Heg Fails – China Controls Credit


Calleo 7 (David Dean Acheson Professor; Director of the European Studies Program; University Professor of The Johns Hopkins University, Survival, p. 73-8)

Given our future's high potential for discord and destruction, having a hegemonic superpower already installed might seem a great good fortune. Yet, recent experience also reveals that America's global predominance has been seriously overestimated. Put to the test, American power counts for less than expected. While the United States is lavishly outfitted for high-technology warfare, pursuing a hegemonic agenda in today's world requires different capabilities for more primitive forms of combat, like countering guerrilla warfare and suicidal terrorism. The American military loathes this kind of fighting and, to date, has not been very good at it. Greater success would seem to require a different sort of military - with more and cheaper troops, trained for intimate contact with the enemy, and prepared for high casualties. Controlling hostile populations will demand extensive linguistic and policing skills. The United States is now spending heavily to compensate for its deficiencies, but is still far short of the resources needed to prevail. This current shortage of means is a further blow to America's hegemonic expectations. Financial experience during the Cold War accustomed the United States to abundant credit from the world economy, with a good part of the exchange costs of America's world role eventually covered by others who accumulated the surplus dollars. During the Cold War, however, these others were allies dependent on American military protection. Today, while the United States' external deficit is bigger than ever, credit to finance it no longer depends on allies in urgent need of protection.

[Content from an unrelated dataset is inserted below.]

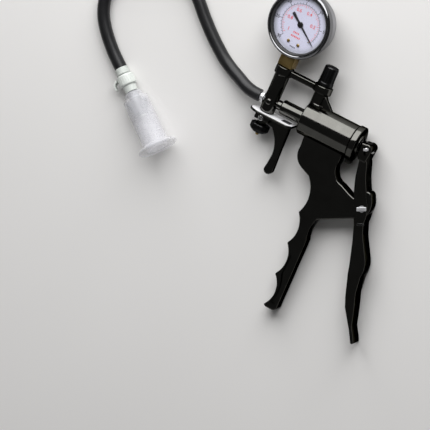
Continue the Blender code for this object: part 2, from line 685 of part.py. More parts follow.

Instead, credit comes increasingly from states whose indefinite accumulation of dollars seems contrary to their own long-term interests. China, for example, by continuing to add to its already immense reserves of surplus dollars, subsidises its own imports, together with American consumption and investment, but at the expense of its own more balanced internal development. Given the growing protectionism against its exports, it seems unreasonable to expect China to continue this practice indefinitely. If credit from China is restricted, the United States will face the tougher choices between guns and butter it has long been able to avoid. In the face of this unaccustomed constraint, how long will America's enthusiasm for hegemony endure?